Standards are Policy, and They Change the Way We Live
State legislators are keenly aware of the public policy choices they face every day. They are also well tuned to most of the public policy decisions that are made elsewhere, such as in Washington, DC, or in county and city councils around their states. However, some very consequential public policy challenges are found in standards setting bodies where few would even think to look. One such body is the International Organization for Standardization, another is the Sustainability Accounting Standards Board.
The International Organization for Standardization, or ISO, is an international organization created “to facilitate the international coordination and unification of industrial standards.” Such standards are generally a good thing, as they help consumers to understand the quality and safety of products and services. Businesses also benefit as these standards help to increase productivity and reduce costs. But understanding how these standards are developed and by whom is critical to understanding the importance of the “right” standards being created, and to understanding the critical debate now underway.
At the ISO, the standards are developed by experts from around the world in the particular subject area where the standards will be applied. The benefit is that a great deal of knowledge and expertise pours into the creation of the standard. But the creation of the “wrong” standard, one that does not reflect what is already under way in industry, can cause industry to have to reimagine their processes and controls costing time and money. This has happened in the past and cost US industry precious time and resources.
As Europe moved to push the globalization of a standard for quality assurance the US was caught somewhat flat-footed. As Europe unified around a standard, the American National Standards Institute began a long, and losing battle to adjust the standard to fit the way that US companies were already doing business. Once the standard, ISO 9000, was approved and became globally accepted, the US had to change how it did business to be able to compete internationally, and incur the costs to conform to a different way of manufacturing and providing services. The US had to catch up with Europe. Even by 1999 the UK still had twice as many companies that were ISO 9000 certified and Germany had as many as the US, despite both countries and their economies being much smaller. The US had failed to identify this key policy shift, largely because the US failed to fully engage from across disciplines, from industry and local, state and federal government.

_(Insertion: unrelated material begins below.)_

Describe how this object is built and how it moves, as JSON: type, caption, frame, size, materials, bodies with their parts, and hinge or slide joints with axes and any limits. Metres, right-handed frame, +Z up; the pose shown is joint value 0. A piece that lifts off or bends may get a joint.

The same is happening again, this time with a standard for innovation management. The table stakes are even higher. Some of our global competition is investing heavily in making sure their view of innovation wins as a global standard. Countries, such as China, are aggressively pushing their own interest in the development of innovation standards. Oddly, but following the historic pattern, US company representation at the standard setting meetings is minimal, with the US in general having the lowest participation of any country. Robust representation at the global standards setting meetings by government and US companies is just the minimum requirement for the protection of innovation done the right way. As more and more of our nation’s wealth and success is grounded in intellectual property and innovation a bad result could be dire for our economy and for US citizens.
Another important standards development is happening in the realm of accounting. The Sustainability Accounting Standards Board (SASB) Foundation was created to “establish industry-specific disclosure standards across environmental, social, and governance topics that facilitate communication between companies and investors about financially material, decision-useful information. Such information should be relevant, reliable and comparable across companies on a global basis.” The idea is to develop accounting standards for specific sustainability metrics, because SASB believes that climate-related financial disclosures are most useful to economic decision-makers.
The SASB has a similar structure to the Financial Accounting Standards Board or FASB, which establishes financial accounting and reporting standards for public and private companies and not-for-profit organizations that follow Generally Accepted Accounting Principles (GAAP). Without such standards businesses could interpret financial information in whatever way makes them look best. In other words, accounting standards improve the transparency of financial reporting, and provide a means for objective auditing, upon which many financial decisions rest. The SASB would create a world where investors would be provided financial data shaped by standards that are intended to include “sustainability matters” that are financially material. Obviously, one open question is defining sustainability particularly and reaching an understanding of when sustainability, or lack thereof, creates a financial event. Regardless of one’s view the resulting impact will be a quite noticeable policy shift.
Standards are policy. Many people tune out at the very mention of standards, but they are part of the public policy world as their impact can be broad and dramatic for innovation, either enabling or hobbling it. Not all national policy is made where we think, and yet the implications can be just as far reaching, if not more so.